- **Data section**
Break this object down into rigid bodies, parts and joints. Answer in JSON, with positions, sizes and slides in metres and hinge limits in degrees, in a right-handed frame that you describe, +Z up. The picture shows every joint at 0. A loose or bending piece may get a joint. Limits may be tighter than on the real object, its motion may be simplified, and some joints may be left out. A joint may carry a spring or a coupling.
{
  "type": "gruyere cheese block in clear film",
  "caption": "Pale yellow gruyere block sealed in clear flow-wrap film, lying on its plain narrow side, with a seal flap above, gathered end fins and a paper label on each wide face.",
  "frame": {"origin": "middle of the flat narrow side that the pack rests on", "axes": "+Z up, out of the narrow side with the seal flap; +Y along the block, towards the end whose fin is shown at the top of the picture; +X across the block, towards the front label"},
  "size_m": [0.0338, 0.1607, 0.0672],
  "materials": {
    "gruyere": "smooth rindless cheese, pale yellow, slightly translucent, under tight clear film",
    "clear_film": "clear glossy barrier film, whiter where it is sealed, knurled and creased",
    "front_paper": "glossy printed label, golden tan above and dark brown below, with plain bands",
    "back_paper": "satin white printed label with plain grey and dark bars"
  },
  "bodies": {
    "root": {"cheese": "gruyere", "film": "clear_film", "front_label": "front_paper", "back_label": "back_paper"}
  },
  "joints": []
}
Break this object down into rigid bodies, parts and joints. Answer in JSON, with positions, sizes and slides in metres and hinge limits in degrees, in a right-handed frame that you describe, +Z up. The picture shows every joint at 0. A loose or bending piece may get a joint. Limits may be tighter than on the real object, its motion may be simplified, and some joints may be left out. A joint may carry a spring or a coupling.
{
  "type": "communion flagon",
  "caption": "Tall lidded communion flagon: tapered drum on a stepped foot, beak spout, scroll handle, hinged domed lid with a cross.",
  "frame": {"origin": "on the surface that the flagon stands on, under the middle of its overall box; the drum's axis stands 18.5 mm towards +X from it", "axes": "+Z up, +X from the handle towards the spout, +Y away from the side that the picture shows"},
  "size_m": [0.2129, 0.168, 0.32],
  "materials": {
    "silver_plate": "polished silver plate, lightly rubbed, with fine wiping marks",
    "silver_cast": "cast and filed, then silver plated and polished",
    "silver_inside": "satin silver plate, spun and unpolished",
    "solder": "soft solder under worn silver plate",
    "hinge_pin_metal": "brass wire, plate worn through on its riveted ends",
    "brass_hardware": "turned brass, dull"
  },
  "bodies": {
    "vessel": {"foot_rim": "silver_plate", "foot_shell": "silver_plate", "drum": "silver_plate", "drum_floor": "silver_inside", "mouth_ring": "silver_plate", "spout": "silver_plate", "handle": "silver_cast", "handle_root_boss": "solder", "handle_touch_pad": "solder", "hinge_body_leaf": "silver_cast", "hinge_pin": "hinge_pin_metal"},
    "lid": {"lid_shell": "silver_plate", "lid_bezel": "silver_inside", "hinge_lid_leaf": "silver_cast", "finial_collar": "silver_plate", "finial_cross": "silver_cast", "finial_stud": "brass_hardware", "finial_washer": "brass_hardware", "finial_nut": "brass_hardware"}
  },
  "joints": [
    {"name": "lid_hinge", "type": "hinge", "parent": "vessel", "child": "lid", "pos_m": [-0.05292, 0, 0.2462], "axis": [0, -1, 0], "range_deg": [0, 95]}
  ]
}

- **Exercise requirements**
Quote the entire listing above exactly.

- **Response for this exercise**
Break this object down into rigid bodies, parts and joints. Answer in JSON, with positions, sizes and slides in metres and hinge limits in degrees, in a right-handed frame that you describe, +Z up. The picture shows every joint at 0. A loose or bending piece may get a joint. Limits may be tighter than on the real object, its motion may be simplified, and some joints may be left out. A joint may carry a spring or a coupling.
{
  "type": "gruyere cheese block in clear film",
  "caption": "Pale yellow gruyere block sealed in clear flow-wrap film, lying on its plain narrow side, with a seal flap above, gathered end fins and a paper label on each wide face.",
  "frame": {"origin": "middle of the flat narrow side that the pack rests on", "axes": "+Z up, out of the narrow side with the seal flap; +Y along the block, towards the end whose fin is shown at the top of the picture; +X across the block, towards the front label"},
  "size_m": [0.0338, 0.1607, 0.0672],
  "materials": {
    "gruyere": "smooth rindless cheese, pale yellow, slightly translucent, under tight clear film",
    "clear_film": "clear glossy barrier film, whiter where it is sealed, knurled and creased",
    "front_paper": "glossy printed label, golden tan above and dark brown below, with plain bands",
    "back_paper": "satin white printed label with plain grey and dark bars"
  },
  "bodies": {
    "root": {"cheese": "gruyere", "film": "clear_film", "front_label": "front_paper", "back_label": "back_paper"}
  },
  "joints": []
}
Break this object down into rigid bodies, parts and joints. Answer in JSON, with positions, sizes and slides in metres and hinge limits in degrees, in a right-handed frame that you describe, +Z up. The picture shows every joint at 0. A loose or bending piece may get a joint. Limits may be tighter than on the real object, its motion may be simplified, and some joints may be left out. A joint may carry a spring or a coupling.
{
  "type": "communion flagon",
  "caption": "Tall lidded communion flagon: tapered drum on a stepped foot, beak spout, scroll handle, hinged domed lid with a cross.",
  "frame": {"origin": "on the surface that the flagon stands on, under the middle of its overall box; the drum's axis stands 18.5 mm towards +X from it", "axes": "+Z up, +X from the handle towards the spout, +Y away from the side that the picture shows"},
  "size_m": [0.2129, 0.168, 0.32],
  "materials": {
    "silver_plate": "polished silver plate, lightly rubbed, with fine wiping marks",
    "silver_cast": "cast and filed, then silver plated and polished",
    "silver_inside": "satin silver plate, spun and unpolished",
    "solder": "soft solder under worn silver plate",
    "hinge_pin_metal": "brass wire, plate worn through on its riveted ends",
    "brass_hardware": "turned brass, dull"
  },
  "bodies": {
    "vessel": {"foot_rim": "silver_plate", "foot_shell": "silver_plate", "drum": "silver_plate", "drum_floor": "silver_inside", "mouth_ring": "silver_plate", "spout": "silver_plate", "handle": "silver_cast", "handle_root_boss": "solder", "handle_touch_pad": "solder", "hinge_body_leaf": "silver_cast", "hinge_pin": "hinge_pin_metal"},
    "lid": {"lid_shell": "silver_plate", "lid_bezel": "silver_inside", "hinge_lid_leaf": "silver_cast", "finial_collar": "silver_plate", "finial_cross": "silver_cast", "finial_stud": "brass_hardware", "finial_washer": "brass_hardware", "finial_nut": "brass_hardware"}
  },
  "joints": [
    {"name": "lid_hinge", "type": "hinge", "parent": "vessel", "child": "lid", "pos_m": [-0.05292, 0, 0.2462], "axis": [0, -1, 0], "range_deg": [0, 95]}
  ]
}